Воспоминания о дальнейшей карьере — уже музыкальной — отдают той же горечью. Выступления в ночных клубах, «где стриптизерши вызывали у посетителей гораздо больше интереса». Или в антрактах между киносеансами «под грохот откидывающихся сидений»: «Кое-кто бросал на сцену всякую ерунду или мелкую монету, а другие свистели и выкрикивали обидные слова». Но на первый план выходят иные «обидные слова» — Азнавур, кажется, до сих пор не может простить французской прессе колкости в начале певческой карьеры. «Провальный певец», «непривлекательный артист» и вправду мало нравился СМИ. «Представьте себе, что на их выпады я отвечал самым презрительным молчанием, еще более холодным, чем сегодня, когда они давно сдались, когда у них больше нет возможности уколоть меня! Как иногда приятно взять реванш и свести счеты со старым противником»...
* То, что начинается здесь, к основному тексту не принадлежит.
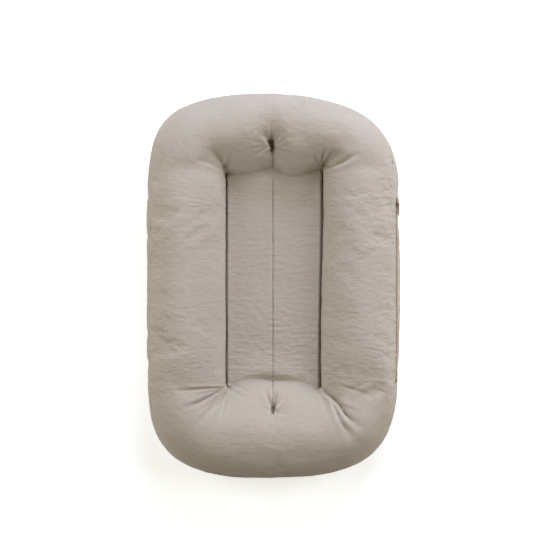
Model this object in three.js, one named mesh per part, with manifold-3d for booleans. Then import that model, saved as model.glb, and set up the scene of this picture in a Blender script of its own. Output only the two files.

Правда, о людях, благодаря которым выбрался из «артистов второго эшелона», Азнавур пишет немного. Например, Эдит Пиаф посвящены всего два абзаца, где шансонье опровергает миф о наркозависимости подруги. «Ее самыми большими «наркотиками» были хорошая еда, пиво, но главным образом марочные вина — все это она потребляла в огромных количествах». Ее примеру следовал и Азнавур. «Поскольку и сам я не был святым, то перенял многие привычки известной певицы, ее вкусы и взгляды, не чураясь доступных излишеств — обильных возлияний, вечеринок до утра, во время которых опустошались десятки бутылок шампанского и выкуривалось множество пачек сигарет». Теперь о былых избыточных удовольствиях, которые любой рок-звезде показались бы детскими шалостями, Азнавур сожалеет. Следствием подвигов молодости считает бронхит, регулярно наведывающийся к шансонье, и больные суставы, которые, правда, не мешают выступать и гастролировать. Как только речь заходит о сцене, Азнавур оживляется. Например, с нескрываемым удовольствием перечисляет вещи, которые возит с собой по всему миру. Среди них оказывается музыкальный центр («чтобы всегда можно было послушать музыку») и телевизор («потому что я никогда не выхожу на сцену, не посмотрев новостей»).

«Лично я не против, чтобы каждый день рождения накидывал мне лишний год (когда я выражаю свое согласие, то иду на это лишь потому, что у меня просто нет другого выбора), и надеюсь когда-нибудь все же выйти на пенсию, но быстрое старение — это не для меня. И кроме того, я совершенно не умею сидеть сложа руки». А пока не наступила пенсионная пора, шансонье каждое утро садится за рабочий стол, чтобы выводить пером — и только им — «буквы, слова, фразы». В остальное же время рефлексирует, большей частью по поводу собственной идентичности. «Находясь среди людей, я чувствую себя иностранцем, или же, точнее говоря, человеком без национальности». «Мои привычки — французские, / Мои традиции — армянские. / Я, как кофе с молоком, — неразделяемая смесь», — пел в одной из песен Азнавур. И добавлял: «Страна моя — Париж».

«Если Бог есть на свете, я смею надеяться, что Он будет судить меня по моим делам, а не по молитвам, которые я все равно не знаю и не умею читать ни по-французски, ни по-армянски», — признается Азнавур. Но представать перед Всевышним пока не спешит: «Я прошу даровать мне всего лишь еще тысячу лет — не так уж и много».